Task prompt: From the first line of the data below, repeat each line exactly until you reach the line with "return points[-1][1]"; include that line too.

## start Information provided

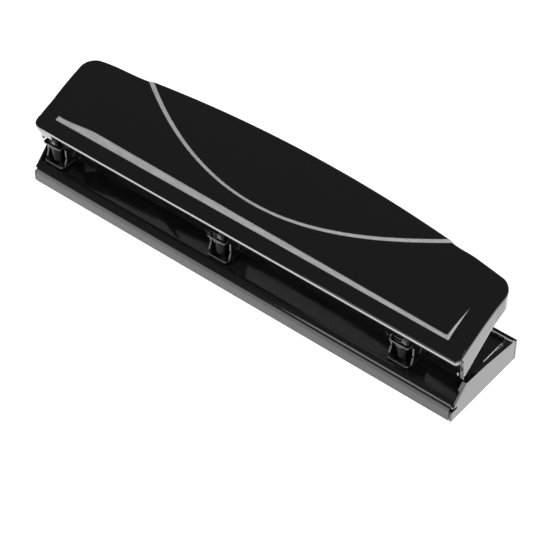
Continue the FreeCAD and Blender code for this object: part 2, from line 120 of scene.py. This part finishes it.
def interpolate(points, at):
    """Height of a line of (back, height) points."""
    for (b0, h0), (b1, h1) in zip(points, points[1:]):
        if at <= b1:
            return h0 + (h1 - h0) * (at - b0) / (b1 - b0)
    return points[-1][1]


def circle_through(a, b, c):
    """Centre and radius of the circle through three points."""
    d = 2 * (a[0] * (b[1] - c[1]) + b[0] * (c[1] - a[1]) + c[0] * (a[1] - b[1]))
    sa, sb, sc = (p[0] ** 2 + p[1] ** 2 for p in (a, b, c))
    u = (sa * (b[1] - c[1]) + sb * (c[1] - a[1]) + sc * (a[1] - b[1])) / d
    v = (sa * (c[0] - b[0]) + sb * (a[0] - c[0]) + sc * (b[0] - a[0])) / d
    return u, v, math.hypot(a[0] - u, a[1] - v)


CROWN_BACK, CROWN_HEIGHT, CROWN_RADIUS = circle_through(*CROWN_POINTS)


def crown_height(back):
    return CROWN_HEIGHT + math.sqrt(CROWN_RADIUS ** 2 - (back - CROWN_BACK) ** 2)


def crown_normal(back):
    return Vector((back - CROWN_BACK, crown_height(back) - CROWN_HEIGHT)).normalized()


# ---------------------------------------------------------------- handle surface
def rear_swell(x):
    """The rear edge steps out a little beyond the press pad, more on the left."""
    out, length = SWELL_LEFT if x < 0 else SWELL_RIGHT
    return out * smooth((abs(x) - SWELL_START) / length)


def rear_edge(x):
    """Rear edge of the handle seen from above, without its rounded corners."""
    return REAR_BACK - x * x / (2 * REAR_RADIUS) + rear_swell(x)


def rear_limit(x):
    """Rear edge of the handle seen from above, with its rounded corners."""
    back = rear_edge(x)
    into = REAR_CORNER - (HALF - abs(x))
    if into > 0:
        back -= REAR_CORNER - math.sqrt(max(0.0, REAR_CORNER ** 2 - into ** 2))
    return back


def front_cut(x):
    """How far the rounded front corners set the front edge back."""
    radius = FRONT_CORNER_LEFT if x < 0 else FRONT_CORNER_RIGHT
    into = clamp(radius - (HALF - abs(x)), 0, radius)
    return radius - math.sqrt(radius ** 2 - into ** 2)


def rim_distance(x, back):
    """Distance from the rolled rim, seen from above."""
    end = HALF - abs(x)
    rear = rear_edge(x) - back
    if end < REAR_CORNER and rear < REAR_CORNER:
        return REAR_CORNER - math.hypot(REAR_CORNER - end, REAR_CORNER - rear)
    return min(end, rear)


def rim_drop(distance):
    """How far the rolled rim has turned down at a distance inside the edge."""
    inside = clamp(RIM_RADIUS - distance, 0, RIM_RADIUS)
    return RIM_RADIUS - math.sqrt(max(0.0, RIM_RADIUS ** 2 - inside ** 2))


def rib_inside(x, back):
    """Distance inside the long rib, negative outside."""
    share = clamp((x + RIB_HALF) / (2 * RIB_HALF))
    rear = RIB_REAR_LEFT + share * (RIB_REAR_RIGHT - RIB_REAR_LEFT)
    rear -= RIB_TAPER * (1 - smooth((x + RIB_HALF) / RIB_TAPER_LENGTH))
    return min(back - RIB_FRONT, rear - back, RIB_HALF - abs(x))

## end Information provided

Task response:
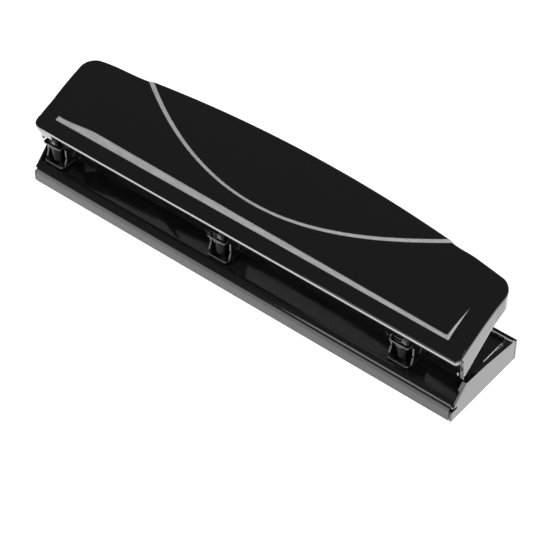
Continue the FreeCAD and Blender code for this object: part 2, from line 120 of scene.py. This part finishes it.
def interpolate(points, at):
    """Height of a line of (back, height) points."""
    for (b0, h0), (b1, h1) in zip(points, points[1:]):
        if at <= b1:
            return h0 + (h1 - h0) * (at - b0) / (b1 - b0)
    return points[-1][1]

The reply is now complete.